Leather. This is a tough one. While we know our vegan friends eschew leather, there is something to be said for wearing leather rather than plastic. Organizations such as The Leather Working Group provide resources for more sustainably-sourced leather that is naturally tanned with environmentally friendly agents and coloured with vegetable dyes. When the leather comes from animals that have already died, they sometimes go to reputable rendering plants where their parts are recycled.
This one is interesting. Instead of cashmere, go for alpaca. In Mongolia, one of the world’s top producers of cashmere, goats are severely affecting the ecosystem. Cashmere wool is collected during the spring molting season of the fine-haired cashmere goat.. Goats pull grass from the root when they graze but because there’s so much cashmere production, most of the once-fertile land in Mongolia is going the way of a desert.
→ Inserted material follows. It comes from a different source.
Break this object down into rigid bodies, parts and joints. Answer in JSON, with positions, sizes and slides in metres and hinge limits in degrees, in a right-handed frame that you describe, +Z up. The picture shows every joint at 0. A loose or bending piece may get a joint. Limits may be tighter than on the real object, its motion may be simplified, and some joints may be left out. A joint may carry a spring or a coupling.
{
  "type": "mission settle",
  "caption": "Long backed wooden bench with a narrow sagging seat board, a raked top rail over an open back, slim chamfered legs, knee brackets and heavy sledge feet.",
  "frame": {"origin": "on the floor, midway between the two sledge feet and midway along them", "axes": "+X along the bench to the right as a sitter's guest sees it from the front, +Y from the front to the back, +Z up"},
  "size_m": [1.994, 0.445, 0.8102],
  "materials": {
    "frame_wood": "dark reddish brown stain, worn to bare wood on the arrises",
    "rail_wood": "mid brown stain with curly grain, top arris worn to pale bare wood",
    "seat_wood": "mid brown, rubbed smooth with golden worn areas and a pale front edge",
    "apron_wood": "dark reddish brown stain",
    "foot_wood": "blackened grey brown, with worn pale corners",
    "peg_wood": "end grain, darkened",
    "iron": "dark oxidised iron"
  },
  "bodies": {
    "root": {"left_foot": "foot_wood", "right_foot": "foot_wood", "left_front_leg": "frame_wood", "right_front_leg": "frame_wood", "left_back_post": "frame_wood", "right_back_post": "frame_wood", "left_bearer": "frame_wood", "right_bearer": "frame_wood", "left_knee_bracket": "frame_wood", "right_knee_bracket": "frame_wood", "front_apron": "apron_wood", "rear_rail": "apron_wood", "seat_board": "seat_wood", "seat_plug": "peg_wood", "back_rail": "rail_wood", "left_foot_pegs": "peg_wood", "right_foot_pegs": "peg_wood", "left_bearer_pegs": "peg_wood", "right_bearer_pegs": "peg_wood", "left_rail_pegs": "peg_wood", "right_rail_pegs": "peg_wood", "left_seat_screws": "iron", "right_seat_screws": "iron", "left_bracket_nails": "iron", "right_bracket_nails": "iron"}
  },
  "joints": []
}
When sheep and alpaca graze, they only eat the grass at the surface – chopping it down like lawnmowers. Bonus – when you buy alpaca that’s fair trade, you also support development in Peru’s remote alpaca growing communities. Check out Callina, Raven and Lily, Indigenous Clothing and Awamaki.
Another fabric that popped up on our radar is TENCEL. It’s made from eucalyptus which grows quickly without irrigation. It also doesn’t require pesticides. It also grows on rough land that is not ideal for farming so production of this fabric does not take away from food production. All chemicals used to produce this product are captured and reused. Here are some great garments (Nike, Esprit, allbirds) made from this sustainable fabric.
Not So Fast…
I know you might be thinking – where’s cotton? While cotton is a natural plant-based fibre is used in many garments and is highly versatile. It is biodegradable but it unfortunately uses a whole lot of water to produce. How much water? As much as three per cent of global water use, according to the UN! It takes about 700 gallons of water to make enough cotton for a single T-shirt. That’s equal to about 40 showers! It also uses two percent of arable land globally, so not great. Organic cotton, while a better bet due to fewer chemicals, tends to require more land space for its lower yields.
We did not include bamboo on this list. While bamboo requires very little water and no pesticides to grow, the process of turning it into fabric is chemically intensive with a lot of byproduct.